Post WW2 Private Investment v. New Deal Private Investment
Cross posted at the Presimetrics blog.

I had a post the other day (which appeared at the Presimetrics blog and Angry Bear, and which was followed up by my fellow Angry Bear, Spencer, here) looking at a paper by David R. Henderson about the supposed post-World War 2 economic boom.

I noted that his view fit into a libertarian/conservative story line, but required not only assuming the GDP (or GNP) data from WW2 is wrong, but also that the data at least through the early ’50s is wrong too, despite the fact that the data fits other known facts pretty well. By contrast, Henderson’s story conflicts with known facts in a number of places.

However, there is one point – another libertarian/conservative myth which comes up in the paper that I’d like to focus on in this post.
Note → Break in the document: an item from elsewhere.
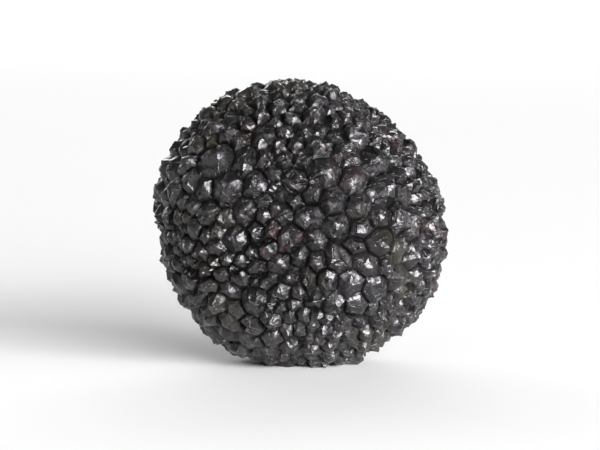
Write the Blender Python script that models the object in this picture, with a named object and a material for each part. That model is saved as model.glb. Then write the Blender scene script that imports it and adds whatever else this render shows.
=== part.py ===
"""A whole summer truffle, lying on the small flat spot at its foot.

Metres, +Z up. The origin is under the middle of the truffle, on the surface that it lies on, and -Y is
the side that faces the viewer. The body is a lumpy ball, and its rind is one net of polygonal warts: each
is a pyramid, blunt where it is wide, that rises from the grooves it shares with its neighbours.
"""

import math
import random

import bmesh
import bpy
from mathutils import Vector, noise

# Size over the tips of the warts
WIDTH = 0.0210
DEPTH = 0.0196
HEIGHT = 0.0203
FOOT_CUT = 0.0007  # what the flat spot takes off the lowest wart

# Warts: mean width across the flats, mean height from groove to tip, and the share by which each varies
WART_WIDTH = 0.00138
WART_HEIGHT = 0.00048
HEIGHT_SPREAD = 0.30
WIDTH_SPREAD = 0.32
SIZE_SWING = 0.45  # how far patches of the rind differ in wart size
SIZE_PATCHES = 1.8  # how many such patches there are, as a scale on the unit ball
LEAST_GAP = 0.78  # of a wart's width, between its middle and the next one's
TRIES = 9000  # places tried for a wart, enough to leave no room for another
GROOVE_DEPTH = 0.00016  # how much deeper than the mean a groove may be
POINTED_WIDTH = 0.00122  # warts up to this width are plain pyramids, and wider ones have a shoulder
SHOULDER_SHARE = (0.28, 0.58)  # width of a wart's shoulder against its foot
SHOULDER_LEVEL = (0.62, 0.90)  # height of the shoulder against the wart's height
SHOULDER_ROUGHNESS = 0.16  # share of the shoulder's width that its corners may be off
TIP_LEAN = 0.14  # share of the width that a tip may be off the middle
DENTED_TIPS = 0.3  # share of the warts with a shoulder whose tip has sunk
DENT_LEVEL = 0.62  # height of a sunk tip against the wart's height
SEED = 13

# Body: mean half sizes before the warts, then swellings and hollows as (compass angle round Z from the
# viewer's side towards +X, angle above the horizon, spread, all in degrees, and rise as a share of radius)
BODY_HALF = Vector((0.0100, 0.0093, 0.0098))
SWELLINGS = (
    (-80, 38, 34, 0.078),  # full left shoulder
    (10, 84, 30, 0.020),  # low crown
    (84, 48, 26, -0.050),  # leaner right shoulder
    (40, -10, 34, 0.055),  # belly, towards the viewer's right
    (-42, -30, 26, 0.050),  # lobe low on the viewer's left
    (-16, 4, 19, -0.050),  # shallow hollow in the viewer's side
    (148, 26, 32, 0.070),  # upper back lobe
    (-148, 30, 24, 0.055),  # smaller back lobe
    (-174, -4, 18, -0.110),  # furrow between the back lobes
    (116, -34, 26, 0.050),  # lobe low on the right
    (-110, -24, 25, -0.055),  # hollow low on the left
)
RIPPLE = 0.032  # share of radius
RIPPLE_SCALE = 2.6
LARGE_WARTS = (34, 4, 30, 0.34)  # where the widest warts lie, as a swelling, with the rise in their width

RIND_COLOUR = (0.017, 0.0145, 0.0135, 1.0)
RIND_ROUGHNESS = 0.38


def clear_scene():
    for obj in list(bpy.data.objects):
        bpy.data.objects.remove(obj)


def new_collection(name):
    collection = bpy.data.collections.new(name)
    bpy.context.scene.collection.children.link(collection)
    return collection


def rind_material():
    material = bpy.data.materials.new("truffle_rind")
    material.use_nodes = True
    shader = material.node_tree.nodes["Principled BSDF"]
    shader.inputs["Base Color"].default_value = RIND_COLOUR
    shader.inputs["Roughness"].default_value = RIND_ROUGHNESS
    return material


def direction(compass, above):
    """Unit vector at a compass angle from the viewer's side towards +X and an angle above the horizon."""
    turn = math.radians(compass)
    rise = math.radians(above)
    return Vector((math.sin(turn) * math.cos(rise), -math.cos(turn) * math.cos(rise), math.sin(rise)))


def bump(unit, compass, above, spread, rise):
    """How far a smooth bump in one direction rises in this one."""
    apart = unit.angle(direction(compass, above))
    return rise * math.exp(-((apart / math.radians(spread)) ** 2))


def body_point(unit):
    """Where the groove level of the rind lies in this direction."""
    swell = RIPPLE * noise.noise(unit * RIPPLE_SCALE)
    swell += sum(bump(unit, *swelling) for swelling in SWELLINGS)
    stretched = Vector(along / half for along, half in zip(unit, BODY_HALF))
    return unit * (1 + swell) / stretched.length


def wart_width(unit):
    """Width of the warts round this direction, on the unit ball."""
    patch = SIZE_SWING * noise.noise(unit * SIZE_PATCHES + Vector((0, 0, SIZE_PATCHES)))
    return WART_WIDTH * (1 + patch + bump(unit, *LARGE_WARTS)) / (sum(BODY_HALF) / 3)


def wart_middles(rng):
    """Unit vectors to the warts' middles: places drawn at random, each kept if the others leave it room."""
    kept = []
    for _ in range(TRIES):
        middle = Vector(rng.gauss(0, 1) for _ in range(3)).normalized()
        width = wart_width(middle) * rng.uniform(1 - WIDTH_SPREAD, 1 + WIDTH_SPREAD)
        if all((middle - other).length > LEAST_GAP * (width + others) / 2 for other, others in kept):
            kept.append((middle, width))
    return [middle for middle, _ in kept]


def dual_mesh_group():
    group = bpy.data.node_groups.new("dual_mesh", "GeometryNodeTree")
    group.interface.new_socket("Geometry", in_out="INPUT", socket_type="NodeSocketGeometry")
    group.interface.new_socket("Geometry", in_out="OUTPUT", socket_type="NodeSocketGeometry")
    start = group.nodes.new("NodeGroupInput")
    dual = group.nodes.new("GeometryNodeDualMesh")
    end = group.nodes.new("NodeGroupOutput")
    group.links.new(start.outputs[0], dual.inputs[0])
    group.links.new(dual.outputs[0], end.inputs[0])
    return group


def wart_outlines(middles):
    """A mesh on the unit ball with one polygon round each wart's middle, as a bmesh."""
    hull = bmesh.new()
    for middle in middles:
        hull.verts.new(middle)
    bmesh.ops.convex_hull(hull, input=hull.verts)
    bmesh.ops.recalc_face_normals(hull, faces=hull.faces)
    mesh = bpy.data.meshes.new("wart_middles")
    hull.to_mesh(mesh)
    hull.free()
    net = bpy.data.objects.new("wart_net", mesh)
    bpy.context.scene.collection.objects.link(net)
    net.modifiers.new("Dual", "NODES").node_group = dual_mesh_group()
    graph = bpy.context.evaluated_depsgraph_get()
    outlines = bmesh.new()
    outlines.from_mesh(net.evaluated_get(graph).to_mesh())
    bpy.data.objects.remove(net)
    return outlines


def raise_wart(bm, outline, rng):
    """Turns one polygon of the net into a pyramid, with a rough shoulder below its tip if it is wide."""
    middle = outline.calc_center_median()
    up = outline.normal.copy()
    width = math.sqrt(outline.calc_area())
    height = WART_HEIGHT * width / WART_WIDTH * rng.uniform(1 - HEIGHT_SPREAD, 1 + HEIGHT_SPREAD)
    tip_level = 1.0
    if width > POINTED_WIDTH:
        share = rng.uniform(*SHOULDER_SHARE)
        bmesh.ops.inset_individual(bm, faces=[outline], thickness=0, depth=0)
        for corner in outline.verts:
            rough = Vector(rng.uniform(-1, 1) for _ in range(3)) * SHOULDER_ROUGHNESS * width
            level = height * rng.uniform(*SHOULDER_LEVEL)
            corner.co = middle + (corner.co - middle + rough) * share + up * level
        if rng.random() < DENTED_TIPS:
            tip_level = DENT_LEVEL
    tip = bmesh.ops.poke(bm, faces=[outline])["verts"][0]
    lean = Vector(rng.uniform(-1, 1) for _ in range(3)) * TIP_LEAN * width
    tip.co = middle + lean - up * lean.dot(up) + up * height * tip_level


def fit_to_size(bm):
    """Stretches the ball to its measured size, with the lowest wart FOOT_CUT below the ground."""
    for axis, start, end in ((0, -WIDTH / 2, WIDTH / 2), (1, -DEPTH / 2, DEPTH / 2), (2, -FOOT_CUT, HEIGHT)):
        low = min(v.co[axis] for v in bm.verts)
        high = max(v.co[axis] for v in bm.verts)
        for v in bm.verts:
            v.co[axis] = start + (v.co[axis] - low) / (high - low) * (end - start)


def add_ground_cutter(collection):
    """A block with its top on the ground, which cuts the flat spot."""
    side = 2 * WIDTH
    bpy.ops.mesh.primitive_cube_add(size=side, location=(0, 0, -side / 2))
    cutter = bpy.context.object
    cutter.name = "ground_cutter"
    cutter.hide_render = True
    cutter.display_type = "WIRE"
    cutter.users_collection[0].objects.unlink(cutter)
    collection.objects.link(cutter)
    return cutter


def build_truffle():
    parts = new_collection("summer_truffle")
    cutters = new_collection("cutters")
    rng = random.Random(SEED)

    bm = wart_outlines(wart_middles(rng))
    for corner in bm.verts:
        unit = corner.co.normalized()
        corner.co = body_point(unit) - unit * rng.uniform(0, GROOVE_DEPTH)
    bm.normal_update()
    for outline in list(bm.faces):
        raise_wart(bm, outline, rng)
    fit_to_size(bm)
    bmesh.ops.triangulate(bm, faces=bm.faces, quad_method="SHORT_EDGE")

    mesh = bpy.data.meshes.new("truffle")
    bm.to_mesh(mesh)
    bm.free()
    mesh.materials.append(rind_material())
    truffle = bpy.data.objects.new("truffle", mesh)
    parts.objects.link(truffle)

    flat_spot = truffle.modifiers.new("Flat spot", "BOOLEAN")
    flat_spot.object = add_ground_cutter(cutters)


clear_scene()
build_truffle()
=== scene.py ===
import math

import bpy
import numpy as np
from mathutils import Euler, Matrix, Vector, noise


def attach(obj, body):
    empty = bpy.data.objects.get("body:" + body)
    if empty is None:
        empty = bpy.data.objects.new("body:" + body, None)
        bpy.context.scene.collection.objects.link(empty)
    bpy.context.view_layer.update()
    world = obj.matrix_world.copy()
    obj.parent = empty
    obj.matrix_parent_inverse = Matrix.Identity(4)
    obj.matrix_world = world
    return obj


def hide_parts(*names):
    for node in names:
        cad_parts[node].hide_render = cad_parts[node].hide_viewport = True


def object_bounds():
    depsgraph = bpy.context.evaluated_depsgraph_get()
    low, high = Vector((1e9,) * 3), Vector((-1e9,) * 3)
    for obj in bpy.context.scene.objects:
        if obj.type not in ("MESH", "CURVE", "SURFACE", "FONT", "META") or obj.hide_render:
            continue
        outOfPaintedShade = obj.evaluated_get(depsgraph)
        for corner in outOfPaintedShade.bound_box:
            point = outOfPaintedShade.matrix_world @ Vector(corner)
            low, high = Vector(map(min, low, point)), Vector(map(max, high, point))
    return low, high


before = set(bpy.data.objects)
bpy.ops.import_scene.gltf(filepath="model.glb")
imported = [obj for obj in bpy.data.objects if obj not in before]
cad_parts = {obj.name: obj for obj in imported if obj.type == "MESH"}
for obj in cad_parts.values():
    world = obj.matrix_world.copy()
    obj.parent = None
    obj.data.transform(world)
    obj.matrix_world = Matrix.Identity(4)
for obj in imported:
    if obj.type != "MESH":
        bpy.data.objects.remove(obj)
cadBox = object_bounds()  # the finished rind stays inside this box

print("frame loaded")


class Wire:
    # An output socket that can be added to and multiplied like a number.

    def __init__(self, tree, socket=None):
        self.tree = tree
        self.socket = socket

    def node(self, kind, settings=None, values=None, output=0):
        # Any node: its settings first, then the numbers, colours or wires of its sockets.
        made = self.tree.nodes.new("ShaderNode" + kind)
        for name, setting in (settings or {}).items():
            setattr(made, name, setting)
        for name, value in (values or {}).items():
            if isinstance(value, Wire):
                self.tree.links.new(value.socket, made.inputs[name])
            else:
                made.inputs[name].default_value = value
        return Wire(self.tree, made.outputs[output])

    def math(self, operation, first, second=0.0):
        return self.node("Math", {"operation": operation}, {0: first, 1: second})

    def __add__(self, other):
        return self.math("ADD", self, other)

    def __radd__(self, other):
        return self.math("ADD", other, self)

    def __mul__(self, other):
        return self.math("MULTIPLY", self, other)

    def __rmul__(self, other):
        return self.math("MULTIPLY", other, self)

    def sine(self):
        return self.math("SINE", self)

    def between(self, low, high):
        # 0 up to low, 1 from high on, and smooth from one to the other
        return self.node("MapRange", {"interpolation_type": "SMOOTHSTEP"}, {"Value": self, 1: low, 2: high})

    def near(self, point, reach):
        # 1 at a point and 0 from the reach on
        apart = self.node("VectorMath", {"operation": "DISTANCE"}, {0: self, 1: point}, output="Value")
        return apart.between(reach, 0.0)

    def mixed(self, first, second):
        # first where this is 0, second where it is 1, both colours
        return self.node("Mix", {"data_type": "RGBA"}, {0: self, 6: first, 7: second}, output=2)


def newMaterial(name):
    material = bpy.data.materials.new(name)
    material.use_nodes = True
    tree = material.node_tree
    return material, tree.nodes["Principled BSDF"], Wire(tree)


def connect(wire, node, name):
    wire.tree.links.new(wire.socket, node.inputs[name])


def activate(piece):
    bpy.ops.object.select_all(action="DESELECT")
    piece.select_set(True)
    bpy.context.view_layer.objects.active = piece


def applyModifiers(piece):
    activate(piece)
    for modifier in list(piece.modifiers):
        bpy.ops.object.modifier_apply(modifier=modifier.name)


def points(mesh, field="co"):
    flat = np.empty(len(mesh.vertices) * 3, np.float32)
    mesh.vertices.foreach_get(field, flat)
    return flat.reshape(-1, 3)


# The rind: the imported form, its warts broken into smaller facets, cracks and grain

rind = {
    "node": "truffle",
    "mergeWithin": 1e-6,      # metres
    "downward": -0.9,         # a face of the flat spot looks down at least this much, of -1
    "flatAngle": 1,           # degrees between faces that still make one flat face
    "cuts": 3,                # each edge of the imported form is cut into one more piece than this
    "smoothFactor": 0.5,      # how far one round of smoothing moves a point towards its neighbours
    "riseRounds": 12,         # smoothing that leaves the level that whole warts rise from
    "riseTips": 95,           # percentile of the rise from which the skin counts as a tip
    "ridgeRounds": 4,         # smoothing that leaves the level that single ridges rise from
    "ridgeHollows": 3,        # percentiles that count as the deepest hollows and the highest ridges
    "ridgeTops": 97,
    "footFade": 0.0003,       # metres above the ground over which the relief comes in
    "chippedPatches": 420,    # patches of chipped warts in a metre, with whole ones between them
    "patchContrast": 1.3,     # how sharply the patches end
    "leastChipped": 0.4,      # share of the chips' depth that the whole ones have
    "wobbleScale": 0.0006,    # metres across the wobble that bends straight edges
    "wobble": 0.00015,        # metres by which it shifts them
    "crackDepth": 0.00016,    # metres
    "crackShare": 0.16,       # of the way from a groove to a tip, the crack's half width
    "crackLoss": 0.6,         # share of their depth that the cracks lose between chipped warts
    "chipStrength": 0.8,      # contrast of the pattern that chips the skin
    "foldAngle": 138,         # degrees between two faces from which the skin counts as folded
    "foldRounds": 6,
    "turn": (0.7, 0.4, 1.2),  # radians, so that no layer of chips follows the axes
    "smoothAngle": 9,         # degrees, small enough to leave the facets crisp
}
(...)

Henderson tells us:

Why did the economy do much better after the war than at the beginning? We can’t know for sure, but the most likely explanation is the change in administration from Roosevelt, who championed central government planning of the economy, to Truman, who was much less inclined to support government control.

Also see Econospeak’s Prof. Rosser on 1920-21 recession

See,

Before the United States entered into World War II, the New Dealers—the faction of Franklin Roosevelt’s administration that was most hostile to economic freedom—had significant power. During the war, they were largely displaced by more pragmatic people who were not hostile to free markets (thus the quote from Henry Stimson at the beginning of this section).

Moving on…

Roosevelt’s death cleared the way for President Harry Truman. Although he was a New Dealer, Truman had no love for “the long-haired boys” who were associated with the most anti-market parts of the New Deal—people such as Ben Cohen, William O. Douglas, trust-buster Thurman Arnold, price controller Leon Henderson, and Felix Frankfurter. In 1945 and 1946, Truman got rid of a number of New Dealers, including two of the most prominent ones: former vice president Henry Wallace and Harold Ickes.28

Higgs points out that the polling data bear out the perception of a regime change under Truman. As a result of the change, writes Higgs, “Investors were then much more willing to hazard their private property than they had been before the war, as both survey data and financial market data confirm.”29

And invest they did. As table 2 shows, gross private domestic investment in real 1964 dollars was $44.4 billion in 1941. For all the war years it was half or less of that 1941 level. In 1946, it shot up to $51.7 billion, grew slightly to $51.8 billion in 1947, and then grew to $60.6 billion in 1948.

So essentially, Henderson’s belief is that there was a boom after WW2 and that it was caused because greater economic freedom encouraged more private investment. We’ve already dealt with the supposed boom, but what about private investment? Was private investment really booming in the post-WW2 era relative to the pre-WW2 era? Simply put, no, as is evident from the following graph, constructed using data from NIPA table 1.1.6:

Figure 1

From the graph, its pretty obvious that the New Deal easily beat Henderson’s post-WW2 boom when it comes to encouraging private investment. The explanation for why is obvious to anyone who has not bought into libertarian or conservative beliefs about how the economy works.